_What this task involves_: Please output the data below exactly as given, starting at its first line and stopping after the line that contains "BEND_STEPS = 12".

________________________

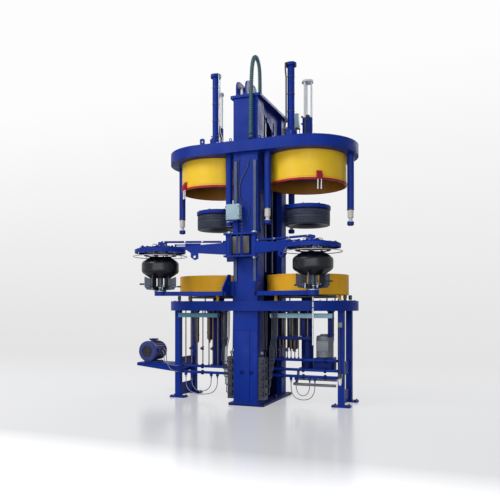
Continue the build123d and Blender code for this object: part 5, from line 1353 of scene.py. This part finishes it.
BACKDROP_RISE = 11.0
BACKDROP_TONES = ((0.0, 228), (0.4, 238), (1.0, 253))
FLOOR_FRONT, BEND_START, BEND_R = -15.0, 10.0, 4.0
WALL_TOP, HALF_WIDTH, FLOOR_DROP = 22.0, 45, 0.0006
BEND_STEPS = 12


def stage_material(name):
    """Pale ground that takes the machine's shadow, and a backdrop that pales upwards for the camera."""
    material = bpy.data.materials.new(name)
    material.use_nodes = True
    shade = Nodes(material.node_tree)
    surface = shade.tree.nodes["Principled BSDF"]
    for key, value in (("Base Color", linear(138, 139, 144)), ("Roughness", 0.2),
            ("Specular IOR Level", 0.4)):
        shade.put(surface.inputs[key], value)
    place = shade.node("SeparateXYZ", {0: shade.node("NewGeometry").outputs["Position"]}).outputs
    tones = shade.ramp(shade.level(place["Z"], 0.0, 1.0, 0.0, BACKDROP_RISE),
        [(at, linear(level, level, min(level + 1, 255))) for at, level in BACKDROP_TONES])
    rays = shade.node("LightPath").outputs
    seen = shade.sum("MAXIMUM", rays["Is Camera Ray"], rays["Is Glossy Ray"])
    near = shade.sum("MULTIPLY", seen, shade.level(place["Y"], 0.385, 0.84, -3.3, -4.4))
    lift = shade.node("Emission", {"Color": linear(255, 255, 255), "Strength": near})
    wall = shade.node("Emission", {"Color": tones, "Strength": 1.0})
    ground = shade.node("AddShader", {0: surface.outputs[0], 1: lift.outputs[0]})
    upright = shade.sum("MULTIPLY", shade.level(place["Y"], 0.0, 1.0, 0.8, 6.0), seen)
    chooser = shade.node("MixShader", {0: upright, 1: ground.outputs[0], 2: wall.outputs[0]})
    shade.put(shade.tree.nodes["Material Output"].inputs["Surface"], chooser.outputs[0])
    return material


floor_mesh = bmesh.new()
profile = [(FLOOR_FRONT, 0.0), (BEND_START, 0.0)]
for step in range(1, BEND_STEPS + 1):
    turn = pi / 2 * step / BEND_STEPS
    profile.append((BEND_START + BEND_R * sin(turn), BEND_R * (1 - cos(turn))))
profile.append((BEND_START + BEND_R, WALL_TOP))
rows = [[floor_mesh.verts.new((x, y, z - FLOOR_DROP)) for x in (-HALF_WIDTH, HALF_WIDTH)]
    for y, z in profile]
for lower, upper in zip(rows, rows[1:]):
    floor_mesh.faces.new((lower[0], lower[1], upper[1], upper[0]))
floor_data = bpy.data.meshes.new("floor")
floor_mesh.to_mesh(floor_data)
floor_mesh.free()
floor_data.polygons.foreach_set("use_smooth", [True] * len(floor_data.polygons))
floor_data.materials.append(stage_material("pale floor"))
shown("floor", floor_data)

world = bpy.data.worlds.new("studio")
bpy.context.scene.world = world
world.use_nodes = True
studio = Nodes(world.node_tree)
background = studio.tree.nodes["Background"]
studio.put(background.inputs["Color"], (0.92, 0.95, 1.0, 1))
studio.put(background.inputs["Strength"], 0.36)
seen_tone = studio.node("Background", {"Color": linear(245, 245, 246), "Strength": 1.0})
rays = studio.node("LightPath").outputs
seen = studio.sum("MAXIMUM", rays["Is Camera Ray"], rays["Is Transmission Ray"])
seen = studio.sum("MAXIMUM", seen, rays["Is Glossy Ray"])
chooser = studio.node("MixShader", {0: seen, 1: background.outputs[0], 2: seen_tone.outputs[0]})
studio.put(studio.tree.nodes["World Output"].inputs["Surface"], chooser.outputs[0])


def lamp(name, place, aim, size, watts, colour=(1, 1, 1)):
    data = bpy.data.lights.new(name, "AREA")
    data.shape = "RECTANGLE"
    data.size, data.size_y = size
    data.energy = watts
    data.color = colour
    made = shown(name, data)
    made.location = place
    made.rotation_euler = (Vector(aim) - Vector(place)).to_track_quat("-Z", "Y").to_euler()


lamp("key", (-5.5, -8.5, 8.5), (0, 0, 2.4), (5.0, 4.0), 620, (1, 0.98, 0.95))
lamp("fill", (5.0, -10.0, 4.0), (0.4, 0, 2.8), (5.0, 5.0), 300, (0.94, 0.97, 1))
lamp("back", (2.0, 8.0, 7.5), (0, 0, 2.8), (6.0, 3.0), 260)
lamp("low", (-0.5, -9.5, 2.2), (0, 0, 2.6), (6.0, 2.6), 210)

view = bpy.data.cameras.new("camera")
view.lens = 42.48
view.sensor_width = 36.0
view.shift_y = 0.114
view.clip_end = 200
camera = shown("camera", view)
camera.location = (3.328, -8.973, 1.495)
camera.rotation_euler = (radians(90), 0, radians(21.5))
bpy.context.scene.camera = camera
bpy.context.scene.view_settings.view_transform = "Standard"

________________________

_Answer to this problem_:
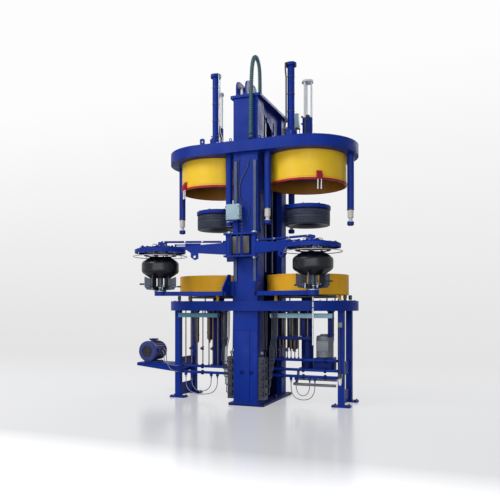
Continue the build123d and Blender code for this object: part 5, from line 1353 of scene.py. This part finishes it.
BACKDROP_RISE = 11.0
BACKDROP_TONES = ((0.0, 228), (0.4, 238), (1.0, 253))
FLOOR_FRONT, BEND_START, BEND_R = -15.0, 10.0, 4.0
WALL_TOP, HALF_WIDTH, FLOOR_DROP = 22.0, 45, 0.0006
BEND_STEPS = 12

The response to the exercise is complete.